Call the supply house have them come out and look they should either cover it or get in touch with the manufacturer to have it covered


Sent from my iPhone using Tapatalk


----------



## MrWillys (Mar 10, 2014)

MrWillys said:


> Where I'm from we could call the Drywall Association and force the manufacturer to pay for our extra labor. However, if you have no trade association that will stand up to them you're just screwed.





moore said:


> Judging from the two previous post . No one yet knows what the OP Is speaking of ..
> 
> 
> I DO!





fr8train said:


> I think I shared a picture of just the exact thing in the high shoulder thread a while back
> 
> 
> Sent from my iPhone using Tapatalk


 If you are not involved with your local trade association then bad board is only your fault. Where I'm from we have the Wall and Ceiling Association.
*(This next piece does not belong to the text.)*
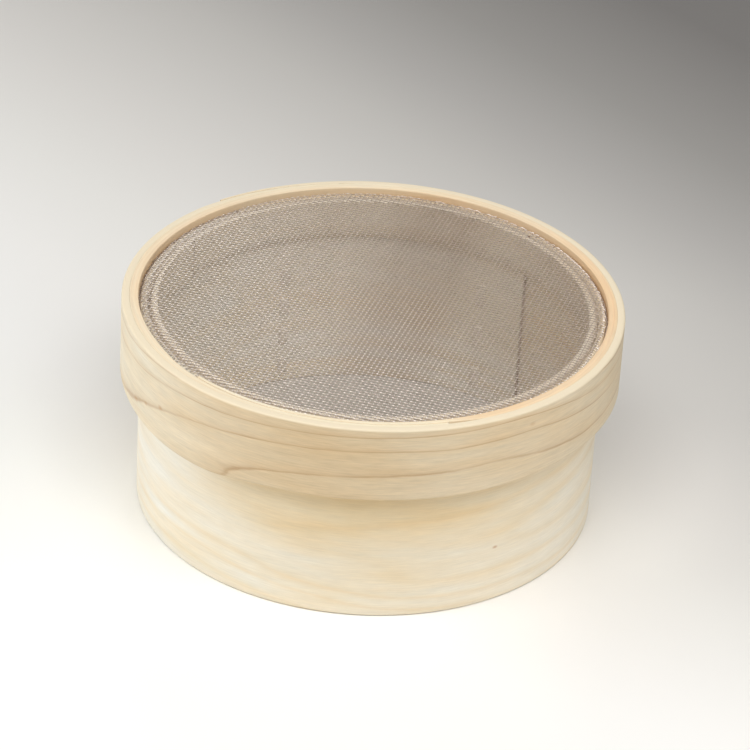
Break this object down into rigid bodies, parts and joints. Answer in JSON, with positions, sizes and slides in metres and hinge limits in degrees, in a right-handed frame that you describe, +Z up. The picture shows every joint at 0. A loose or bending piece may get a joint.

http://www.wallandceilingalliance.org/

They would negotiate as members on our behalf to have the manufacturer pay for our extra labor for finishing. If you chose not to participate in your local trade associations then you are part of the problem and not the solution. Therefore, any additional labor is your own fault.

https://www.agc.org/

http://www.abc.org/

I'm disappointed a moderator of this board would support whining rather than a solution to issues that affect us as Drywallers.


----------



## endo_alley_revisited (Aug 9, 2016)

MrWillys said:


> If you are not involved with your local trade association then bad board is only your fault. Where I'm from we have the Wall and Ceiling Association.
> 
> http://www.wallandceilingalliance.org/
> 
> ...



The free market solution is what we have done in the past. Do not except any more of the badly manufactured board. Demand another brand. And threaten to use another provider if they don't wish to comply.


----------



## MrWillys (Mar 10, 2014)

endo_alley_revisited said:


> The free market solution is what we have done in the past. Do not except any more of the badly manufactured board. Demand another brand. And threaten to use another provider if they don't wish to comply.


That's great if you have that latitude. However, most of the work I did was brand specific or used proprietary assemblies. USG is the worst for proprietary assemblies. While some allowed submittals for change they weren't always approved because they Architect may have to resubmit to the JHA.

Have you ever used Gypsum Association's GA-600 or the UL Fire Design manual?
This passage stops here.